One participant’s simple criterion for deciding whether a log is effective met with general agreement by those participants who heard or read it: A log is effective if it allows a team to find answers to its questions without having to review the session tapes. This same participant noted that a common mistake made by those new to logging is what I would call “observation overkill”: recording excess information that can impede the team in reviewing the logs during analysis sessions.
After mulling over the information collected during the session, I found myself intrigued by these observations:
- No one who stopped by during the session spoke up for the purely quantitative approach to logging described in method 1 above.
- The description of an effective log that emerged from the session
implies that a log’s main function is to serve as a shared record
to be used in lieu of the session tapes to reach a consensus about what
happened. However, that function seems at odds with the logging described
in method 2 above. Three of the free-form note takers did not mention
whether their observations were time-stamped and shared with others
during analysis sessions as a baseline record of what occurred during
the sessions. Should their methods count as “logging” if
their notes do not constitute a baseline record subjected to inspection
and analysis by the entire team of observers? For similar reasons, should
the individual note taking by members of a team that culminates in an
affinity analysis session count as logging, or is it a method of recording
observations that should be distinguished from logging with a different
Though only five participants shared their methods of utest logging during this session, at least that many more stopped by to read the questions and notes and to listen to whatever discussion was happening at the moment. I think the session produced worthwhile information that I will make a starting point for a deeper investigation into logging practices.
In this Idea Market session, I solicited answers to the following questions:
- What approaches are most widely used to log observations during usability tests?
- What are the hallmarks of an effective usability test log?
- What are the key issues that practitioners disagree about with regard to logging?
- What common mistakes do newbie loggers make?
- What important guidelines should newbie loggers learn?

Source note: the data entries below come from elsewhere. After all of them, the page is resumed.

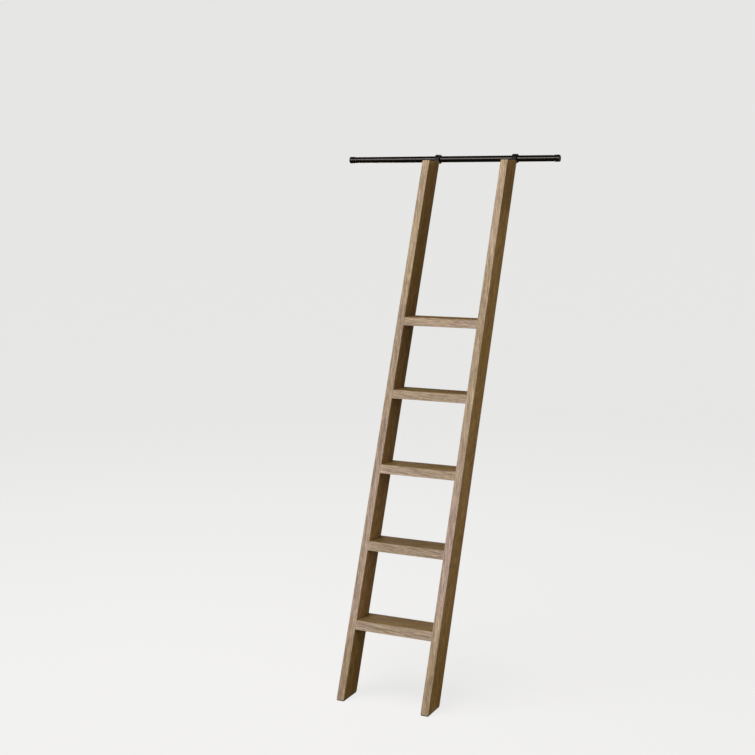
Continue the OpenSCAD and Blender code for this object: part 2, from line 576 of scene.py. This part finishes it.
def dark_steel(name, base, worn, roughness, brushed):
    """Blackened steel: a thin dark coat with cloudy tone, fine scratches and rubbed spots.

    brushed is how fine the scratches are along each axis.
    """
    s = Shader(name)
    place = s.object_place()
    cloud = s.noise(s.stretch(place, (14, 40, 40)), detail=4.0, roughness=0.6)
    peel = s.noise(place, scale=420, detail=2.0)
    lines = s.noise(s.stretch(place, brushed), detail=3.0, roughness=0.6)
    rubbed = s.math("MULTIPLY", s.span(cloud, 0.52, 0.74), s.span(lines, 0.48, 0.70))
    s.set(
        Base_Color=s.mix(rubbed, base, worn),
        Metallic=0.6,
        Roughness=s.span(cloud, 0.3, 0.7, roughness - 0.04, roughness + 0.06),
        Normal=s.bump(peel, 0.03 * MM, 0.12),
        Specular_IOR_Level=0.5,
    )
    return s.material


def moulded(name, base, light, roughness, scale):
    """Moulded plastic or rubber: near black with a fine matt grain."""
    s = Shader(name)
    place = s.object_place()
    grain = s.noise(place, scale=scale, detail=3.0, roughness=0.6)
    dust = s.noise(place, scale=60, detail=3.0)
    colour = s.mix(s.span(dust, 0.45, 0.75), base, light)
    s.set(
        Base_Color=colour,
        Roughness=s.span(grain, 0.3, 0.7, roughness - 0.08, roughness + 0.08),
        Normal=s.bump(grain, 0.12 * MM, 0.5),
    )
    return s.material


OAK = oak()
BEECH = beech()
RAIL_STEEL = dark_steel(
    "rail_steel", base=(0.020, 0.017, 0.015), worn=(0.032, 0.028, 0.025),
    roughness=0.29, brushed=(8, 500, 500),
)
HOOK_STEEL = dark_steel(
    "hook_steel", base=(0.036, 0.033, 0.031), worn=(0.075, 0.070, 0.065),
    roughness=0.31, brushed=(260, 30, 30),
)
SCREW_STEEL = dark_steel(
    "screw_steel", base=(0.11, 0.105, 0.10), worn=(0.34, 0.33, 0.31),
    roughness=0.36, brushed=(600, 600, 600),
)
NYLON = moulded(
    "nylon", base=(0.016, 0.016, 0.017), light=(0.030, 0.029, 0.029),
    roughness=0.50, scale=1400,
)
RUBBER = moulded(
    "pad_rubber", base=(0.022, 0.021, 0.020), light=(0.060, 0.056, 0.050),
    roughness=0.82, scale=900,
)

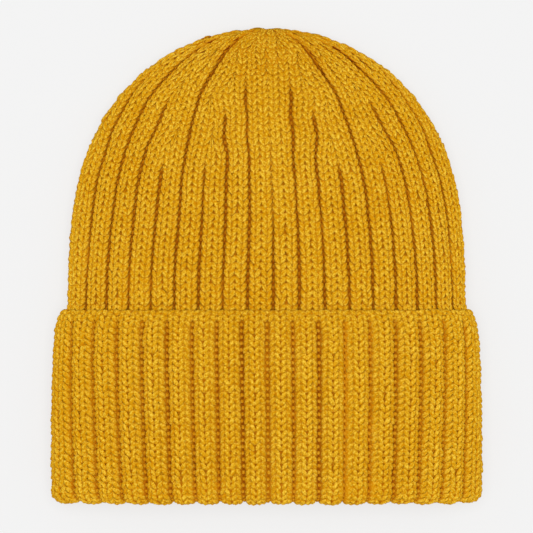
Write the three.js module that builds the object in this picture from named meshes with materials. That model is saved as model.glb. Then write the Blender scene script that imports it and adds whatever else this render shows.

Under headings referring to these questions, I will summarize in detail the information and opinions that Idea Market participants shared with me.
Approaches to Logging
Some widely used textbook explanations of usability testing procedures describe logging as a purely quantitative data-collection process: the logger records the occurrence of certain predictable events using codes that put each event into one or more categories; the time of each event is also recorded, along with the total time for each task.
None of the five participants I talked with during this session used this approach. Only one participant sorted events on the fly into pre-set categories. He used category coding in combination with a running description typed into a software program designed for utest logging. Three other session participants reported that they logged utest observations with handwritten notes. Two of the three mentioned that they used either a highlighter or sticky notes to mark significant events in their notes when analyzing and categorizing the events.
One participant described logging as a function shared by all the observers on the utest team. At this company, each team member observing a test uses sticky notes to record short descriptions of usability problems as they occur, with a limit of one significant event per sticky note. The data thus collected are analyzed one task at a time after each test session. During the data-analysis sessions, team members use affinity diagramming to group and label their sticky notes.
At Southern Polytechnic’s Usability Center, I use the logging approach described by my colleague Carol Barnum in Usability Testing and Research. I use a software application with a time-stamp function that we sync with the video tape for each test session. I use the note-taking function in the software to type a detailed running description of the evaluator’s actions, along with his or her comments revealing reactions, assumptions, expectations, and problem-solving process. I also record significant observations whispered by other members of the team in the control room.
Our utest teams always include members of the client’s product development team and, usually, documentation and tech support people as well. During the data analysis session held immediately after the final evaluator has finished, the team sits down to review the logs one at a time. Working from their own notes, team members suggest significant events, which we find in the log and discuss, deciding whether the event represents a problem and, if so, deciding on the terms for describing it concisely. These findings are listed on a flip chart for each user.
At the end of the session, the team reviews the flip chart pages taped to the walls to sort and categorize the significant events in a table whose column headings use terms such as “mental model,” “navigation,” “feedback,” etc. The table shows which events apply to which users; this helps the team to identify problems that should be given top priority.
Hallmarks of an Effective Log
One participant defined an effective log as one that enables the team to answer the questions being asked without having to review the video tapes of the test sessions.
That definition seemed to satisfy everyone who heard or read it during the session.
The same participant identified the hallmarks of effective logging software as software that provides a note-taking function, time-stamp function, and an optional function to allow the logger to quickly categorize events with pre-set labels/terms. This participant said the following were the most important categories he used when logging:
- Usability problem
- Error message
- User action
- User suggestion
Key Issues in Contention
Participants in the session offered no remarks on this question. I had thought I might hear about disagreements concerning the value of the strictly quantitative approach to logging that is described in some widely known usability textbooks. However, only one participant reported the logging of events with pre-set category labels, and he put as much or more emphasis on the notes he typed to describe events.
I have examined several usability-test logging applications, and they all provide the option of coding events on the fly with pre-set categories. Some of the applications allow as many as three different categories to be applied to a single event. The quantitative logging paradigm, then, would seem to be strong and widely applied. Whether it really is widely used and to what degree is one of several questions about utest logging that I intend to investigate further.
Common Newbie Mistakes
My question about mistakes commonly committed by inexperienced loggers drew one response. A participant said that newbie loggers tend to try to capture everything that happens and everything the user says. The result is a log that’s impossible to review rapidly to identify significant events.
Guidelines for Newbies
Participants did not offer
specific guidelines for newbie loggers to learn, but the participant who
noted the newbie tendency to try to capture too much information ended
up suggesting a guideline by implication: To become effective loggers,
newcomers need to filter their observations on the fly, keeping unimportant
and marginally informative details to a minimum. I believe that learning
how to do that effectively requires loggers to work with their teams to
achieve a clear, concise style of recording observations that captures
what the team thinks is important and avoids, as much as possible, the
injection of purely subjective judgments into the data.